## Start

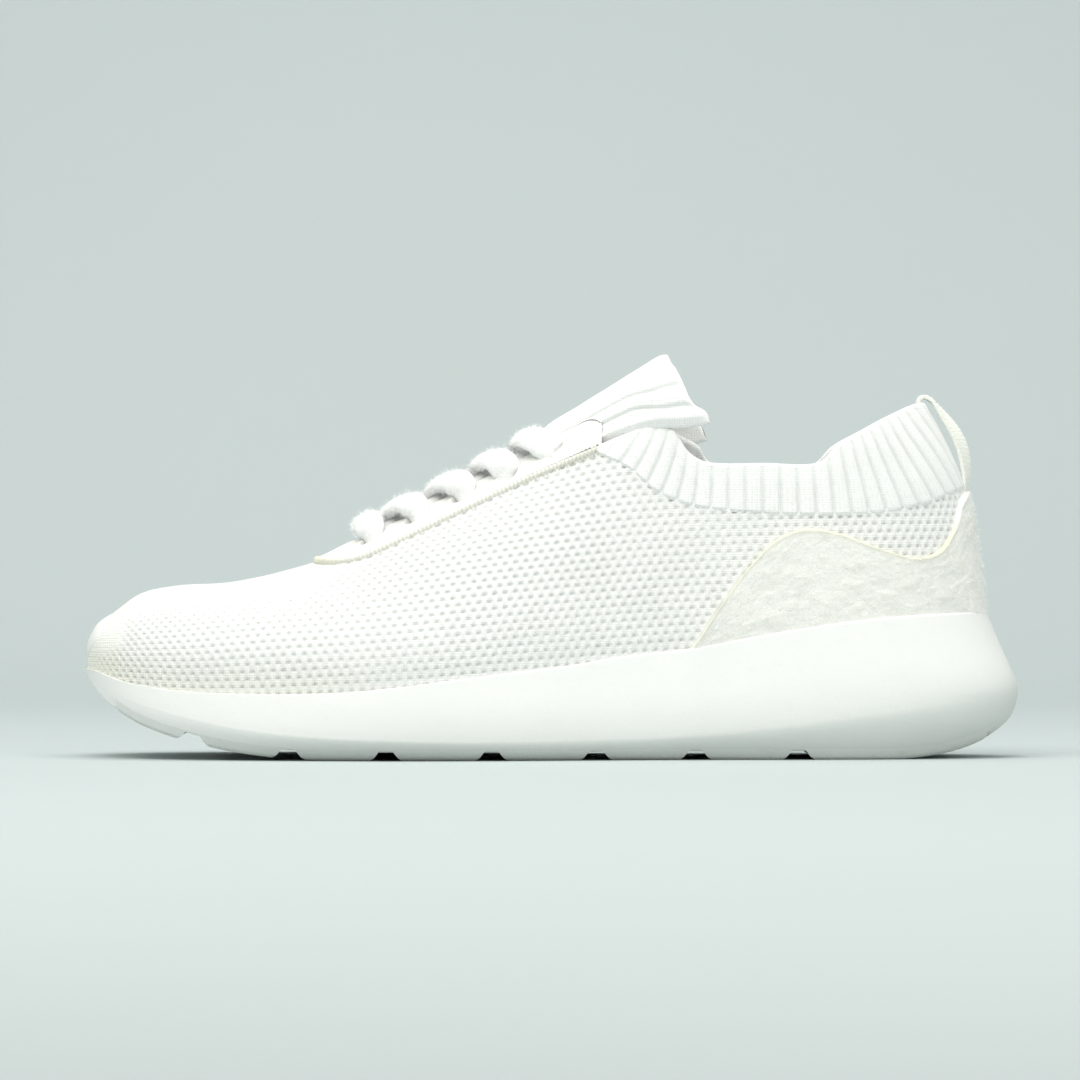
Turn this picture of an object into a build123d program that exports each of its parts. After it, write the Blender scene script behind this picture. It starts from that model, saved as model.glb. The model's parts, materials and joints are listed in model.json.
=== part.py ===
"""A low running shoe for the left foot: knitted upper, ribbed collar and tongue, laces and foam sole.

Millimetres, +Z up.  The toe points along -X, the outer (lateral) side faces -Y, and the origin lies
on the ground under the middle of the shoe.
"""

import math
import os
from bisect import bisect_right
from functools import lru_cache

from build123d import *

# ---- driving dimensions -------------------------------------------------------------------------
SHOE_LENGTH = 295.0
TOE_X = -SHOE_LENGTH / 2
HEEL_X = SHOE_LENGTH / 2

# Layers of the upper, measured inwards from the outer face of the knit.
OVERLAY_PROUD = 1.0
KNIT = 1.5
STIFFENER = 1.2
LINING = 1.0
COLLAR_PROUD = 0.4
COLLAR = 2.6
BACKING = 0.8
INSOLE_GAP = 0.3

BOARD = 2.0
INSOLE_FOAM = 4.5
INSOLE_CLOTH = 0.8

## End

Each line above must be reproduced exactly as it stands.

• [Problem solution]
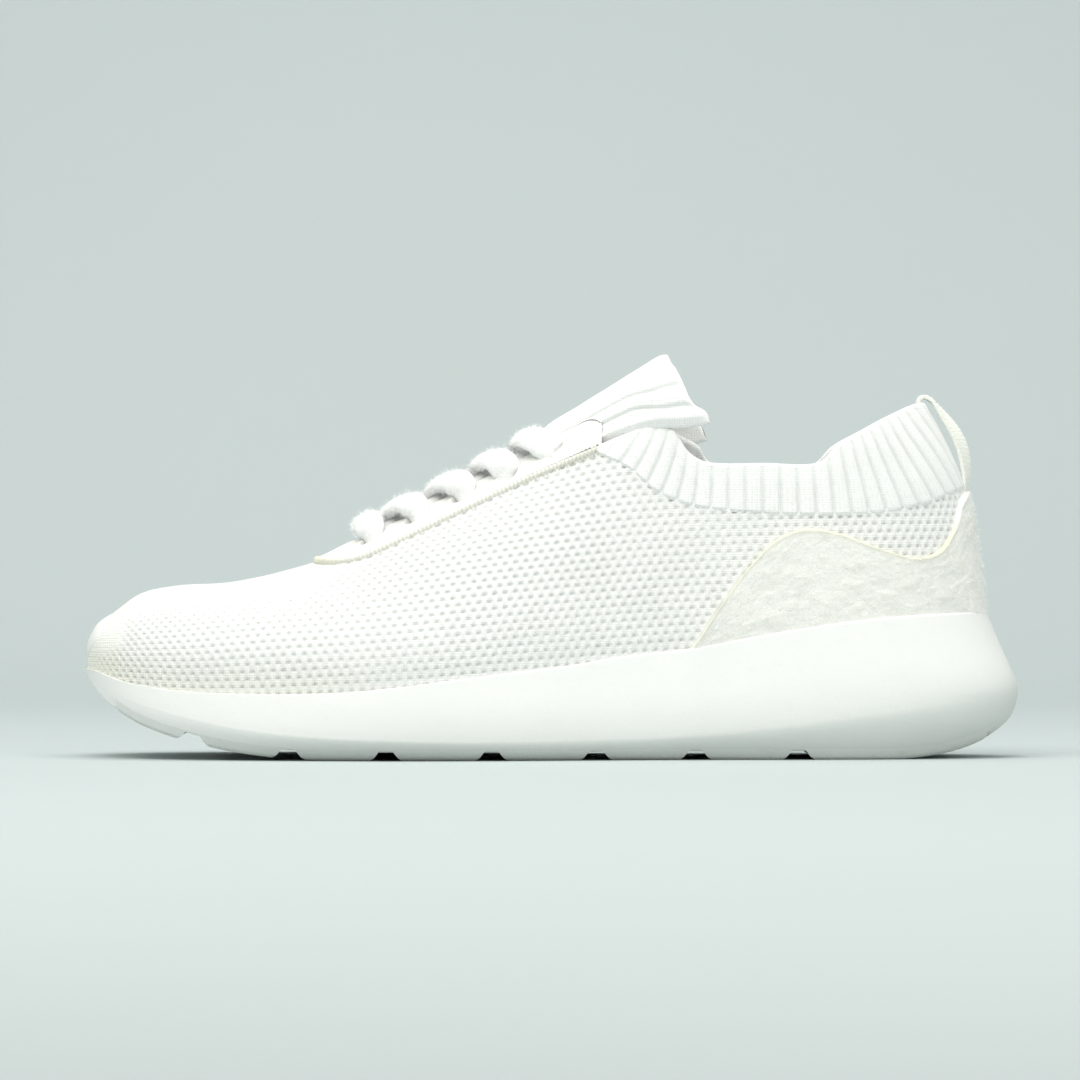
Turn this picture of an object into a build123d program that exports each of its parts. After it, write the Blender scene script behind this picture. It starts from that model, saved as model.glb. The model's parts, materials and joints are listed in model.json.
=== part.py ===
"""A low running shoe for the left foot: knitted upper, ribbed collar and tongue, laces and foam sole.

Millimetres, +Z up.  The toe points along -X, the outer (lateral) side faces -Y, and the origin lies
on the ground under the middle of the shoe.
"""

import math
import os
from bisect import bisect_right
from functools import lru_cache

from build123d import *

# ---- driving dimensions -------------------------------------------------------------------------
SHOE_LENGTH = 295.0
TOE_X = -SHOE_LENGTH / 2
HEEL_X = SHOE_LENGTH / 2

# Layers of the upper, measured inwards from the outer face of the knit.
OVERLAY_PROUD = 1.0
KNIT = 1.5
STIFFENER = 1.2
LINING = 1.0
COLLAR_PROUD = 0.4
COLLAR = 2.6
BACKING = 0.8
INSOLE_GAP = 0.3

BOARD = 2.0
INSOLE_FOAM = 4.5
INSOLE_CLOTH = 0.8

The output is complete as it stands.